Using a tablet as a remote, she enjoys enhanced versions of most programs, watching multiple screens at the same time with the main TV generally displaying the actual program while the tablet dives into enhanced programming.

Those types of apps are pushing bandwidth for Comcast service to unprecedented levels.

“The ways that people are interacting with data in unique ways is different from anything that came before,” he said. “In the past, we would throw more boxes at the problem. But demand is growing too quickly [and] it's getting so that we can’t virtualize the infrastructure fast enough.”

The fact that Comcast has conquered those problems from the home network is a good roadmap for how it can do the same thing for government, Alcott said, because other than the actual content, the use cases are exactly the same.
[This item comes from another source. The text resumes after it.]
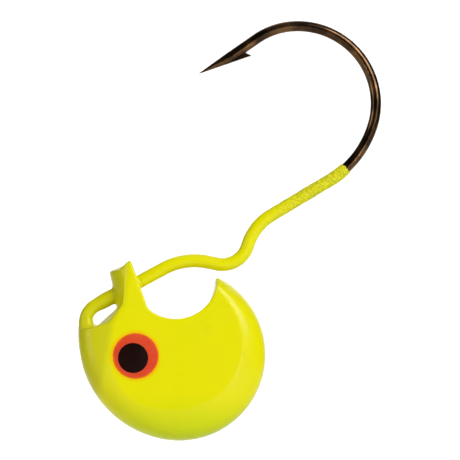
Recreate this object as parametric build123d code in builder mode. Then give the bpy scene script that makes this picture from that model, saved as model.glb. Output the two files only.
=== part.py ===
from build123d import *
from math import cos, radians, sin
import os

# Painted jig head: a bronzed hook cast into a flattened lead head. Sizes in mm.
# X runs from the line tie back to the bend, Z runs up, and the hook lies in Y = 0.
# The origin is the middle of the line tie's opening.

# hook wire
wire_d = 0.95
eye_leg_x = -1.72
eye_leg_top = -0.79
eye_leg_buried = 0.95
eye_front_r = 1.80
eye_back_r = 1.00
eye_tail = 2.00
in_block_run = 2.60
shank_tilt = 29.0
point_straight = 3.15
point_taper = 2.90
tip_offset = 0.38
tip_d = 0.06
barb_reach = 0.98
barb_back = 4.75
barb_w = 0.40
barb_root = 0.25
barb_slope_from = 2.40
barb_slope_mid = 2.60

# bends of the wire from the eye to the point: straight run, then radius and turn (left is +)
crank_runs = [(6.85, 5.75, -40.5), (0.80, 2.35, 84.3), (0.10, 4.85, -41.5)]
last_run = 6.05
hook_bends = [(9.00, 40.8), (6.90, 116.9), (6.40, 26.5)]

# paint
coat_t = 0.12
coat_past_bend = 12.0
iris_d = 4.00
iris_pos = (2.64, -3.87)
pupil_d = 2.64
pupil_pos = (2.41, -4.05)
dab_t = 0.05

# head, painted size: two half thicknesses and the round rim with the flat cheek inside it
head_t = 4.70
shoulder_t = 2.00
shoulder_in = 0.20
rim_r = 7.65
rim_centre = (6.58, -3.48)
rim_slope = 1.35
cheek_centre = (6.13, -2.74)
cheek_round = 0.40
cheek_drop = 0.12
keel_at = 262
chin_at = 195
nose_at = 164
horn_at = 70
chin = (-1.88, -4.80)
nose_r = 12.0
jowl_slope_cut = 0.32

# the block that holds the eye's wire: corners at the rim and on the cheek
nose_top = (-2.35, -1.18)
slot_corner = (-0.62, -0.95)
block_foot = (1.09, 0.62)
block_nose = (0.37, 3.83)
block_rear = (3.00, 4.90)
cheek_slot_corner = (0.45, -0.80)
cheek_block_foot = (1.45, 0.70)
cheek_block_nose = (1.95, 4.55)
cheek_block_rear = (3.05, 5.05)

# the scoop between the block and the horn
scoop_r = 3.67
scoop_centre = (6.13, 3.11)
scoop_foot_at = 229
scoop_horn_at = 2
scoop_front = (2.00, 5.20)
scoop_root_r = 1.20
horn_round = 0.22
clear = 2.0


def on_circle(centre, radius, angle):
    return Vector(centre[0] + radius * cos(radians(angle)), centre[1] + radius * sin(radians(angle)))


def outward(edge, at):
    # outlines run clockwise, so outward is to the left of the way along them
    way = edge % at
    return Vector(-way.Y, way.X)


def grown(edges, grow):
    # the same outline of lines and arcs, moved outward by grow
    corners = []
    for i, edge in enumerate(edges):
        before = outward(edges[i - 1], 1)
        after = outward(edge, 0)
        corners.append(edge @ 0 + (before + after) * (grow / (1 + before.dot(after))))
    with BuildLine() as line:
        for i, edge in enumerate(edges):
            start = corners[i]
            end = corners[(i + 1) % len(edges)]
            if edge.geom_type == GeomType.LINE:
                Line(start, end)
            else:
                ThreePointArc(start, edge @ 0.5 + outward(edge, 0.5) * grow, end)
    return line.line


# outline of the head at its rim, and of the flat cheek inside it, edge for edge
keel = on_circle(rim_centre, rim_r, keel_at)
horn = on_circle(rim_centre, rim_r, horn_at)
with BuildLine() as rim_line:
    jowl = TangentArc(keel, chin, tangent=on_circle((0, 0), 1, keel_at - 90))
    nose = RadiusArc(chin, nose_top, nose_r)
    shelf = Line(nose @ 1, slot_corner)
    slot_end = Line(shelf @ 1, block_foot)
    block_front = Line(slot_end @ 1, block_nose)
    block_top = Line(block_front @ 1, block_rear)
    over_scoop = Line(block_top @ 1, horn)
    rim = ThreePointArc(horn, on_circle(rim_centre, rim_r, (horn_at + keel_at - 360) / 2), keel)
rim_edges = [jowl, nose, shelf, slot_end, block_front, block_top, over_scoop, rim]

cheek_r = rim_r - rim_slope
jowl_cheek_r = cheek_r + jowl_slope_cut
cheek_keel = on_circle(cheek_centre, cheek_r, keel_at)
cheek_chin = on_circle(cheek_centre, cheek_r, chin_at)
cheek_nose = on_circle(cheek_centre, cheek_r, nose_at)
cheek_horn = on_circle(cheek_centre, cheek_r, horn_at)
with BuildLine() as cheek_line:
    c_jowl = ThreePointArc(
        cheek_keel, on_circle(cheek_centre, jowl_cheek_r, (keel_at + chin_at) / 2), cheek_chin
    )
    c_nose = Line(cheek_chin, cheek_nose)
    c_shelf = Line(cheek_nose, cheek_slot_corner)
    c_slot_end = Line(c_shelf @ 1, cheek_block_foot)
    c_block_front = Line(c_slot_end @ 1, cheek_block_nose)
    c_block_top = Line(c_block_front @ 1, cheek_block_rear)
    c_over_scoop = Line(c_block_top @ 1, cheek_horn)
    c_rim = ThreePointArc(
        cheek_horn, on_circle(cheek_centre, cheek_r, (horn_at + keel_at - 360) / 2), cheek_keel
    )
cheek_edges = [c_jowl, c_nose, c_shelf, c_slot_end, c_block_front, c_block_top, c_over_scoop, c_rim]

# what the scoop takes away: the space behind the block and over the horn
scoop_top = max(rim_centre[1] + rim_r, block_rear[1]) + clear
scoop_far = rim_centre[0] + rim_r + clear
scoop_horn = on_circle(scoop_centre, scoop_r, scoop_horn_at)
scoop_foot = on_circle(scoop_centre, scoop_r, scoop_foot_at)
with BuildLine() as scoop_line:
    s_left = Line(scoop_front, (scoop_front[0], scoop_top))
    s_top = Line(s_left @ 1, (scoop_far, scoop_top))
    s_right = Line(s_top @ 1, (scoop_far, scoop_horn.Y))
    s_horn = Line(s_right @ 1, scoop_horn)
    s_arc = ThreePointArc(scoop_horn, on_circle(scoop_centre, scoop_r, 270), scoop_foot)
    s_back = Line(s_arc @ 1, s_left @ 0)
scoop_edges = [s_left, s_top, s_right, s_horn, s_arc, s_back]


def head_body(grow):
    # the whole casting with its surface moved outward by grow
    half = head_t / 2 + grow
    profile = [
        (-half, cheek_edges, grow / 2 - cheek_round),
        (-half + cheek_drop, cheek_edges, grow / 2),
        (-shoulder_t / 2, rim_edges, grow - shoulder_in),
        (0, rim_edges, grow),
        (shoulder_t / 2, rim_edges, grow - shoulder_in),
        (half - cheek_drop, cheek_edges, grow / 2),
        (half, cheek_edges, grow / 2 - cheek_round),
    ]
    sections = []
    for at, edges, step in profile:
        with BuildSketch(Plane.XZ.offset(at)) as section:
            make_face(grown(edges, step).edges())
        sections.append(section.sketch)
    with BuildPart() as body:
        loft(sections=sections)
        with BuildSketch(Plane.XZ) as scoop:
            make_face(grown(scoop_edges, -grow).edges())
            corners = scoop.vertices()
            fillet(corners.sort_by_distance(s_arc @ 1)[0], scoop_root_r - grow)
            fillet(corners.sort_by_distance(s_arc @ 0)[0], horn_round + grow)
        extrude(amount=head_t, both=True, mode=Mode.SUBTRACT)
    return body


def shank_steps(start, way, first_run, last_turn):
    # the cranked shank and the start of the bend, laid on from a point of its first run
    step = Line(start, start + way * first_run)
    for k, (run, radius, turn) in enumerate(crank_runs):
        if k > 0:
            step = Line(step @ 1, step @ 1 + (step % 1) * run)
        step = JernArc(step @ 1, step % 1, radius, turn)
    step = Line(step @ 1, step @ 1 + (step % 1) * last_run)
    return JernArc(step @ 1, step % 1, hook_bends[0][0], last_turn)


# the wire: tail and rear of the eye, front leg, shank, bend, straight before the point
with BuildLine(Plane.XZ) as wire_path:
    leg = Line((eye_leg_x, eye_leg_top - eye_leg_buried), (eye_leg_x, eye_leg_top))
    eye_back = JernArc(leg @ 0, (leg % 0) * -1, eye_back_r, 90 + shank_tilt)
    Line(eye_back @ 1, eye_back @ 1 + (eye_back % 1) * eye_tail)
    eye_front = JernArc(leg @ 1, leg % 1, eye_front_r, shank_tilt - 90)
    step = shank_steps(eye_front @ 1, eye_front % 1, crank_runs[0][0], hook_bends[0][1])
    for radius, turn in hook_bends[1:]:
        step = JernArc(step @ 1, step % 1, radius, turn)
    point_run = Line(step @ 1, step @ 1 + (step % 1) * point_straight)

with BuildPart() as hook:
    with BuildSketch(Plane(point_run @ 1, z_dir=point_run % 1)) as wire_end:
        Circle(wire_d / 2)
    sweep(path=wire_path.wire())
    # the point tapers to a tip on the wire's outer side
    inner_side = (point_run % 1).cross(Vector(0, 1, 0))
    tip = point_run @ 1 + (point_run % 1) * point_taper - inner_side * tip_offset
    with BuildSketch(Plane(tip, z_dir=point_run % 1)) as tip_end:
        Circle(tip_d / 2)
    loft(sections=[wire_end.sketch, tip_end.sketch])
    # the barb, raised from the wire's inner side with a notch behind it
    barb_plane = Plane(tip, x_dir=(point_run % 1) * -1, z_dir=(0, 1, 0))
    with BuildSketch(barb_plane):
        with BuildLine():
            Polyline(
                (barb_slope_from, tip_offset + barb_root),
                (barb_slope_mid, tip_offset + barb_reach / 2),
                (barb_back, tip_offset + barb_reach),
                (barb_back - barb_root, tip_offset + barb_root),
                close=True,
            )
        make_face()
    extrude(amount=barb_w / 2, both=True)
hook.part.label = "hook"

# the head with its paint, and the bare lead inside it
painted = head_body(0)
casting = head_body(-coat_t)

with BuildPart() as lead_head:
    add(casting.part)
    add(hook.part, mode=Mode.SUBTRACT)
lead_head.part.label = "lead_head"

with BuildPart() as head_coat:
    add(painted.part)
    add(casting.part, mode=Mode.SUBTRACT)
    add(hook.part, mode=Mode.SUBTRACT)
head_coat.part.label = "head_coat"

# paint on the wire where it stands clear of the head
in_block = eye_front @ 1 + (eye_front % 1) * in_block_run
with BuildPart() as eye_coat:
    with BuildLine() as eye_path:
        add(leg)
        add(eye_front)
        Line(eye_front @ 1, in_block)
    with BuildSketch(Plane(in_block, z_dir=eye_front % 1)):
        Circle(wire_d / 2 + coat_t)
    sweep(path=eye_path.wire())
    add(painted.part, mode=Mode.SUBTRACT)
    add(hook.part, mode=Mode.SUBTRACT)
eye_coat.part.label = "eye_coat"

with BuildPart() as shank_coat:
    with BuildLine(Plane.XZ) as shank_path:
        coat_end = shank_steps(in_block, eye_front % 1, crank_runs[0][0] - in_block_run, coat_past_bend)
    with BuildSketch(Plane(coat_end @ 1, z_dir=coat_end % 1)):
        Circle(wire_d / 2 + coat_t)
    sweep(path=shank_path.wire())
    add(painted.part, mode=Mode.SUBTRACT)
    add(hook.part, mode=Mode.SUBTRACT)
shank_coat.part.label = "shank_coat"


def dab(side, centre, diameter, under):
    # a round dab of paint on one cheek, on top of what is under it
    with BuildPart() as spot:
        with BuildSketch(Plane.XZ.offset(-side * (head_t / 2 + under))):
            with Locations(centre):
                Circle(diameter / 2)
        extrude(amount=-side * dab_t)
    return spot


left_iris = dab(-1, iris_pos, iris_d, 0)
left_iris.part.label = "left_iris"
right_iris = dab(1, iris_pos, iris_d, 0)
right_iris.part.label = "right_iris"
left_pupil = dab(-1, pupil_pos, pupil_d, dab_t)
left_pupil.part.label = "left_pupil"
right_pupil = dab(1, pupil_pos, pupil_d, dab_t)
right_pupil.part.label = "right_pupil"

os.makedirs("parts", exist_ok=True)
export_step(hook.part, "parts/hook.step")
export_step(lead_head.part, "parts/lead_head.step")
export_step(head_coat.part, "parts/head_coat.step")
export_step(eye_coat.part, "parts/eye_coat.step")
export_step(shank_coat.part, "parts/shank_coat.step")
export_step(left_iris.part, "parts/left_iris.step")
export_step(right_iris.part, "parts/right_iris.step")
export_step(left_pupil.part, "parts/left_pupil.step")
export_step(right_pupil.part, "parts/right_pupil.step")
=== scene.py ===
import bpy
import bmesh
import math
from mathutils import Matrix, Vector, noise
from mathutils.bvhtree import BVHTree


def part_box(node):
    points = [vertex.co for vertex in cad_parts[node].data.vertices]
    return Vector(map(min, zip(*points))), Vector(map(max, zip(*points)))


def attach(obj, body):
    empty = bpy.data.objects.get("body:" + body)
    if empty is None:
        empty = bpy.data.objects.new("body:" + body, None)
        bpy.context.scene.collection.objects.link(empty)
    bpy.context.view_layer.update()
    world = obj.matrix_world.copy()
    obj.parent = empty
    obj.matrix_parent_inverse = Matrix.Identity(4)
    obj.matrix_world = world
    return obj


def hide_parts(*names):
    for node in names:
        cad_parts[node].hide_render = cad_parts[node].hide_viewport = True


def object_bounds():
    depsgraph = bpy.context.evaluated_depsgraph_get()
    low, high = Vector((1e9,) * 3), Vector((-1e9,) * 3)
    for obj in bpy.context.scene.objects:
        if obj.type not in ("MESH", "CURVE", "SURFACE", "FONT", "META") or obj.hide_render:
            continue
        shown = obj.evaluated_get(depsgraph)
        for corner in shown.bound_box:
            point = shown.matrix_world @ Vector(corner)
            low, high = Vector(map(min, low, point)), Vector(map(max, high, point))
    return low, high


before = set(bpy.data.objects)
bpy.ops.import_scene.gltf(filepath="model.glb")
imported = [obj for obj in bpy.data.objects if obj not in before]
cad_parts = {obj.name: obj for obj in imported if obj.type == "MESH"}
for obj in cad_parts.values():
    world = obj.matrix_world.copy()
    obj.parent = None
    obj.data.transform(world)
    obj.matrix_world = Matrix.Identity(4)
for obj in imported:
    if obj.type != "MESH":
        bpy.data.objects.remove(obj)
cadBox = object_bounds()
mm = 0.001
print("frame loaded:", sorted(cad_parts))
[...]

“The three main questions that are preventing cloud adoption are security, latency and scalability,” he said. “And you have to remember that your network is only as good as your weakest link. If you have these big networks with the ability to scale, but you also have these pinch points, then you are never going to be faster than that.” Comcast has proven that it can provide cloud-based networking to government based on some recent major projects, Alcott said. The most recent demonstration was coverage of the Winter Olympics, which went well beyond television.

“For the Winter Olympics, people were able to watch events live in streaming HD, and then also enjoyed them in an interactive format on their tablets and smartphones,” he said. If there were any weak points, he added, they would have been obvious with so many people using the network at the same time.

Also during the Olympics, Comcast demonstrated how it handled security through the cloud in a seamless way, which is a topic Alcott said he knew the government would be interested in learning about.

Users of the Comcast residential television service could watch interactive content right on their smartphones without having to log in and provide any type of password. They were authorized based on the location of their phones and were able to carry their digital rights from being television subscribers over to the cloud and down to their devices.

At the base of the Comcast technology is Ethernet, which Alcott said provides a lot of native security. Comcast merely builds on top of that so government customers get security, low latency and scalability.

When asked about the use of IPv6 within the network, Alcott said that Comcast was deploying IPv6 solutions to its business and government customers while still supporting IPv4, which most of its millions of residential customers still use.